### ENTRIES SUPPLIED
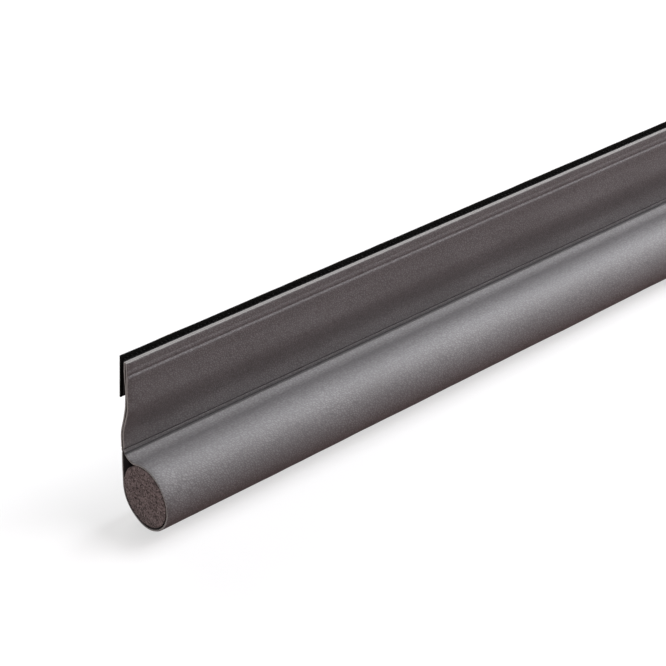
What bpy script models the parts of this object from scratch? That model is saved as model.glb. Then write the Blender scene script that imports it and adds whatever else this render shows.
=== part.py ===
"""Stick-on door sweep: a leathercloth flap and sleeve round a foam rod, held by hook-and-loop tape.

The frame: +X runs along the length, the door is on the +Y side with its face in the plane Y = 0,
and +Z is up. The origin is the middle of the face that is stuck to the door. Metres throughout.
"""

import math

import bmesh
import bpy
from mathutils import Vector
from mathutils.geometry import tessellate_polygon

# Sizes that can each be set by themselves.
LENGTH = 0.930
FLAP_HEIGHT = 0.0372  # from the flap's top edge to the fold line under it
FOAM_DIAMETER = 0.0235
SLEEVE_SLACK = 0.00065  # the sleeve's radius inside, less the foam's
SKIN = 0.0008  # leathercloth
HOOK_TAPE_HEIGHT = 0.0170
LOOP_TAPE_HEIGHT = 0.0140
TAPE_THICKNESS = 0.0010  # of each half, with its hooks or loops pressed together
ADHESIVE_THICKNESS = 0.0004
ADHESIVE_INSET = 0.0004  # the glue stops this far inside the tape's edges
TAPE_SHOWS = 0.0011  # the hook tape stands this far above the flap's top edge
STRAIGHT_BELOW_TAPE = 0.0040  # the flap stays straight this far below the loop tape
NECK_HEIGHT = 0.0031  # the flap lies along the door this far above its lower edge
WELD_STRIP_HEIGHT = 0.0020  # where the two skins are fused, from the fold line down
NECK_RISE = 0.0025  # the fold line stands this far above the sleeve's top
HOLLOW_RADIUS = 0.0050  # the hollow between the weld and the sleeve's round front
CORE_RECESS = 0.0005  # the foam stops this far inside the sleeve's ends
CORE_CHAMFER = 0.0003

# Clearances.
LAY_GAP = 0.0003  # between two pieces that lie on each other
NECK_OFF_DOOR = 0.0003
SLEEVE_OFF_DOOR = 0.0001

# How finely the curves are faceted.
SWEEP_BACK_STEPS = 12
FOLD_STEPS = 8
HOLLOW_STEPS = 6
SLEEVE_STEP_DEG = 7.5
ROD_SIDES = 48

# The stack of layers, as distances out from the door's face.
HOOK_TAPE_BACK = ADHESIVE_THICKNESS + LAY_GAP
HOOK_TAPE_FRONT = HOOK_TAPE_BACK + TAPE_THICKNESS
LOOP_TAPE_BACK = HOOK_TAPE_FRONT + LAY_GAP
LOOP_TAPE_FRONT = LOOP_TAPE_BACK + TAPE_THICKNESS
FLAP_HALF = SKIN + LAY_GAP / 2  # from the middle of the two skins to either outside
FLAP_MIDDLE = LOOP_TAPE_FRONT + LAY_GAP + FLAP_HALF
NECK_MIDDLE = NECK_OFF_DOOR + FLAP_HALF

# Heights, from the middle of the hook tape.
FLAP_TOP = HOOK_TAPE_HEIGHT / 2 - TAPE_SHOWS
LOOP_TAPE_BOTTOM = FLAP_TOP - LOOP_TAPE_HEIGHT
SWEEP_BACK_TOP = LOOP_TAPE_BOTTOM - STRAIGHT_BELOW_TAPE
FOLD_LINE = FLAP_TOP - FLAP_HEIGHT
FLAP_BOTTOM = FOLD_LINE + FLAP_HALF + LAY_GAP
SWEEP_BACK_HEIGHT = SWEEP_BACK_TOP - NECK_HEIGHT - FLAP_BOTTOM  # where the flap curves back
WELD_BOTTOM = FOLD_LINE - WELD_STRIP_HEIGHT

# The sleeve.
SLEEVE_INSIDE = FOAM_DIAMETER / 2 + SLEEVE_SLACK
SLEEVE_OUTSIDE = SLEEVE_INSIDE + SKIN
SLEEVE_Y = -(SLEEVE_OUTSIDE + SLEEVE_OFF_DOOR)
SLEEVE_Z = FOLD_LINE - NECK_RISE - SLEEVE_OUTSIDE
FOAM_Y = SLEEVE_Y + (SLEEVE_SLACK - LAY_GAP)  # the rod lies against the sleeve's back

FOLD_AXIS = Vector((0.0, -NECK_MIDDLE, FOLD_LINE))
FOAM_AXIS = Vector((0.0, FOAM_Y, SLEEVE_Z))

GREY_LEATHERCLOTH = ("grey_leathercloth", (0.105, 0.097, 0.103), 0.52)
BLACK_NYLON = ("black_nylon", (0.012, 0.012, 0.013), 0.85)
PALE_GLUE = ("pale_glue", (0.62, 0.60, 0.55), 0.40)
BROWN_FOAM = ("brown_foam", (0.085, 0.068, 0.066), 0.95)


def clear_scene():
    for old in list(bpy.data.objects):
        bpy.data.objects.remove(old, do_unlink=True)


def principled(look):
    name, colour, roughness = look
    material = bpy.data.materials.get(name) or bpy.data.materials.new(name)
    material.use_nodes = True
    shader = material.node_tree.nodes["Principled BSDF"]
    shader.inputs["Base Color"].default_value = (*colour, 1.0)
    shader.inputs["Roughness"].default_value = roughness
    shader.inputs["Metallic"].default_value = 0.0
    return material


def arc(centre, radius, start, end, steps):
    """Points of an arc as (y, z). Angles are in radians, from +Y towards +Z."""
    angles = (start + (end - start) * i / steps for i in range(steps + 1))
    return [(centre[0] + radius * math.cos(a), centre[1] + radius * math.sin(a)) for a in angles]


def add_axis(name, place, parent=None):
    """An empty that stands on a joint's axis."""
    empty = bpy.data.objects.new(name, None)
    empty.empty_display_size = 0.02
    empty.location = place - (parent.matrix_world.translation if parent else Vector())
    empty.parent = parent
    bpy.context.scene.collection.objects.link(empty)
    bpy.context.view_layer.update()
    return empty


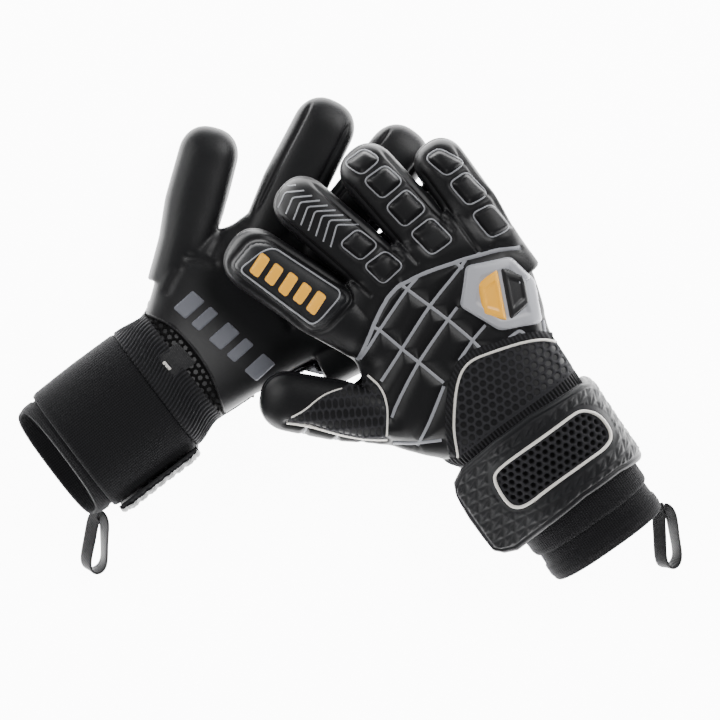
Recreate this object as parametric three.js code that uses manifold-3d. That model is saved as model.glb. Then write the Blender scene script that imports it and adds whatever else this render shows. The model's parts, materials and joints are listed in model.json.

### REQUIREMENTS
Write out every line of the preceding listing that contains "saved".

### RESULT BELOW
What bpy script models the parts of this object from scratch? That model is saved as model.glb. Then write the Blender scene script that imports it and adds whatever else this render shows.
Recreate this object as parametric three.js code that uses manifold-3d. That model is saved as model.glb. Then write the Blender scene script that imports it and adds whatever else this render shows. The model's parts, materials and joints are listed in model.json.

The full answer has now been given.